- Objective
Give the listing below again in full, exactly as written.
━━━━━━━━━━
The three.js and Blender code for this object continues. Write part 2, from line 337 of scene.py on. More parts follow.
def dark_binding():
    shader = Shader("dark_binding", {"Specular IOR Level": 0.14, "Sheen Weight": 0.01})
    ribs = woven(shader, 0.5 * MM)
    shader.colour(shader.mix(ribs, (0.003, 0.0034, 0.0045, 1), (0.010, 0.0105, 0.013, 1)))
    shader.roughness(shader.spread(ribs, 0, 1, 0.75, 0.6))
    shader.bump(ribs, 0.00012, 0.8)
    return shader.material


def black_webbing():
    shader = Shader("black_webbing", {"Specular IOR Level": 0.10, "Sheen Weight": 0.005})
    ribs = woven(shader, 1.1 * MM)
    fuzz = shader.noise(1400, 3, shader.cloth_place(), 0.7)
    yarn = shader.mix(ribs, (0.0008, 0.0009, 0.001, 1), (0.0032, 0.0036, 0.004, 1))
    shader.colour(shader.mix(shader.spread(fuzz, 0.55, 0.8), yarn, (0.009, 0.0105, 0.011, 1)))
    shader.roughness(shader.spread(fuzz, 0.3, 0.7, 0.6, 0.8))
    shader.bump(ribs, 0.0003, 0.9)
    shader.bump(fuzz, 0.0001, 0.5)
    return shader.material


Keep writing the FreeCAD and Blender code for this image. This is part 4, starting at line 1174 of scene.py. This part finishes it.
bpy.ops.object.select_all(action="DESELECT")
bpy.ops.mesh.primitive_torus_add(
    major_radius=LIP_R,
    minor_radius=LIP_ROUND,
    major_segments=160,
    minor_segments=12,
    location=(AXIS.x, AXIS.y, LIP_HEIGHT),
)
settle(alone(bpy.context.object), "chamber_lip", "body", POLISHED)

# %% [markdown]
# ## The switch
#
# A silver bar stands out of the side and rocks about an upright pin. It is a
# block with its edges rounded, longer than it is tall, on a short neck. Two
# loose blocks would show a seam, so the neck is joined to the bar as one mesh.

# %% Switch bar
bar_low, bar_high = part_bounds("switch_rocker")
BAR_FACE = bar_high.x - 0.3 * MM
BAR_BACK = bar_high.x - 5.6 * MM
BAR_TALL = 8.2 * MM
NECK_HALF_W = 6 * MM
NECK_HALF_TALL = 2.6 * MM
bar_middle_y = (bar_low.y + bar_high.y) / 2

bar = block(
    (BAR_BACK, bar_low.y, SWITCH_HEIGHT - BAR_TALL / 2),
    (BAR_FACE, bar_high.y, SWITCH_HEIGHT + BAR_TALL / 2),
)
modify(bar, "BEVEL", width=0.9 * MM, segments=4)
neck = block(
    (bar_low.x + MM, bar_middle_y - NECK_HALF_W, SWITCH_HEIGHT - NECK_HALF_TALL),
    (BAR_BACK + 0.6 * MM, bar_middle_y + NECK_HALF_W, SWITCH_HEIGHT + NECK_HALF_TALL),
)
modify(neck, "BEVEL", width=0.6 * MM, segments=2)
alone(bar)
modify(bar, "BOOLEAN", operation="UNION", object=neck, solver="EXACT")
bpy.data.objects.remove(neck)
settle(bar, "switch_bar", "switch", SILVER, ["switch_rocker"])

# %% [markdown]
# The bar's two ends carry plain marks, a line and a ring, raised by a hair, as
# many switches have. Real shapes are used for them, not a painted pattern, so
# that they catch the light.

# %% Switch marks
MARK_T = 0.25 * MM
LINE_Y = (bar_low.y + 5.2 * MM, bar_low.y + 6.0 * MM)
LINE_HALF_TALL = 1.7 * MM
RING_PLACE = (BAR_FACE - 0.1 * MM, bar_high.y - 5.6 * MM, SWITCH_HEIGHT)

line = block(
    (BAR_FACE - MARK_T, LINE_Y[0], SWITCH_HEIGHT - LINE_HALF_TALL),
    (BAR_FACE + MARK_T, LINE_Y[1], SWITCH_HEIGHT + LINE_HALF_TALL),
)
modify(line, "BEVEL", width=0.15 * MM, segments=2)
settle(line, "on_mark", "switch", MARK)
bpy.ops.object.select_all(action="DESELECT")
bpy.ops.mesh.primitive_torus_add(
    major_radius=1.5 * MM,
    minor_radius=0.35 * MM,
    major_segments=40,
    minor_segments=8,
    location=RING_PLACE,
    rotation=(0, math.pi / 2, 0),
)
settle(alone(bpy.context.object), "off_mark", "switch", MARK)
━━━━━━━━━━
- Task answer
The three.js and Blender code for this object continues. Write part 2, from line 337 of scene.py on. More parts follow.
def dark_binding():
    shader = Shader("dark_binding", {"Specular IOR Level": 0.14, "Sheen Weight": 0.01})
    ribs = woven(shader, 0.5 * MM)
    shader.colour(shader.mix(ribs, (0.003, 0.0034, 0.0045, 1), (0.010, 0.0105, 0.013, 1)))
    shader.roughness(shader.spread(ribs, 0, 1, 0.75, 0.6))
    shader.bump(ribs, 0.00012, 0.8)
    return shader.material


def black_webbing():
    shader = Shader("black_webbing", {"Specular IOR Level": 0.10, "Sheen Weight": 0.005})
    ribs = woven(shader, 1.1 * MM)
    fuzz = shader.noise(1400, 3, shader.cloth_place(), 0.7)
    yarn = shader.mix(ribs, (0.0008, 0.0009, 0.001, 1), (0.0032, 0.0036, 0.004, 1))
    shader.colour(shader.mix(shader.spread(fuzz, 0.55, 0.8), yarn, (0.009, 0.0105, 0.011, 1)))
    shader.roughness(shader.spread(fuzz, 0.3, 0.7, 0.6, 0.8))
    shader.bump(ribs, 0.0003, 0.9)
    shader.bump(fuzz, 0.0001, 0.5)
    return shader.material


Keep writing the FreeCAD and Blender code for this image. This is part 4, starting at line 1174 of scene.py. This part finishes it.
bpy.ops.object.select_all(action="DESELECT")
bpy.ops.mesh.primitive_torus_add(
    major_radius=LIP_R,
    minor_radius=LIP_ROUND,
    major_segments=160,
    minor_segments=12,
    location=(AXIS.x, AXIS.y, LIP_HEIGHT),
)
settle(alone(bpy.context.object), "chamber_lip", "body", POLISHED)

# %% [markdown]
# ## The switch
#
# A silver bar stands out of the side and rocks about an upright pin. It is a
# block with its edges rounded, longer than it is tall, on a short neck. Two
# loose blocks would show a seam, so the neck is joined to the bar as one mesh.

# %% Switch bar
bar_low, bar_high = part_bounds("switch_rocker")
BAR_FACE = bar_high.x - 0.3 * MM
BAR_BACK = bar_high.x - 5.6 * MM
BAR_TALL = 8.2 * MM
NECK_HALF_W = 6 * MM
NECK_HALF_TALL = 2.6 * MM
bar_middle_y = (bar_low.y + bar_high.y) / 2

bar = block(
    (BAR_BACK, bar_low.y, SWITCH_HEIGHT - BAR_TALL / 2),
    (BAR_FACE, bar_high.y, SWITCH_HEIGHT + BAR_TALL / 2),
)
modify(bar, "BEVEL", width=0.9 * MM, segments=4)
neck = block(
    (bar_low.x + MM, bar_middle_y - NECK_HALF_W, SWITCH_HEIGHT - NECK_HALF_TALL),
    (BAR_BACK + 0.6 * MM, bar_middle_y + NECK_HALF_W, SWITCH_HEIGHT + NECK_HALF_TALL),
)
modify(neck, "BEVEL", width=0.6 * MM, segments=2)
alone(bar)
modify(bar, "BOOLEAN", operation="UNION", object=neck, solver="EXACT")
bpy.data.objects.remove(neck)
settle(bar, "switch_bar", "switch", SILVER, ["switch_rocker"])

# %% [markdown]
# The bar's two ends carry plain marks, a line and a ring, raised by a hair, as
# many switches have. Real shapes are used for them, not a painted pattern, so
# that they catch the light.

# %% Switch marks
MARK_T = 0.25 * MM
LINE_Y = (bar_low.y + 5.2 * MM, bar_low.y + 6.0 * MM)
LINE_HALF_TALL = 1.7 * MM
RING_PLACE = (BAR_FACE - 0.1 * MM, bar_high.y - 5.6 * MM, SWITCH_HEIGHT)

line = block(
    (BAR_FACE - MARK_T, LINE_Y[0], SWITCH_HEIGHT - LINE_HALF_TALL),
    (BAR_FACE + MARK_T, LINE_Y[1], SWITCH_HEIGHT + LINE_HALF_TALL),
)
modify(line, "BEVEL", width=0.15 * MM, segments=2)
settle(line, "on_mark", "switch", MARK)
bpy.ops.object.select_all(action="DESELECT")
bpy.ops.mesh.primitive_torus_add(
    major_radius=1.5 * MM,
    minor_radius=0.35 * MM,
    major_segments=40,
    minor_segments=8,
    location=RING_PLACE,
    rotation=(0, math.pi / 2, 0),
)
settle(alone(bpy.context.object), "off_mark", "switch", MARK)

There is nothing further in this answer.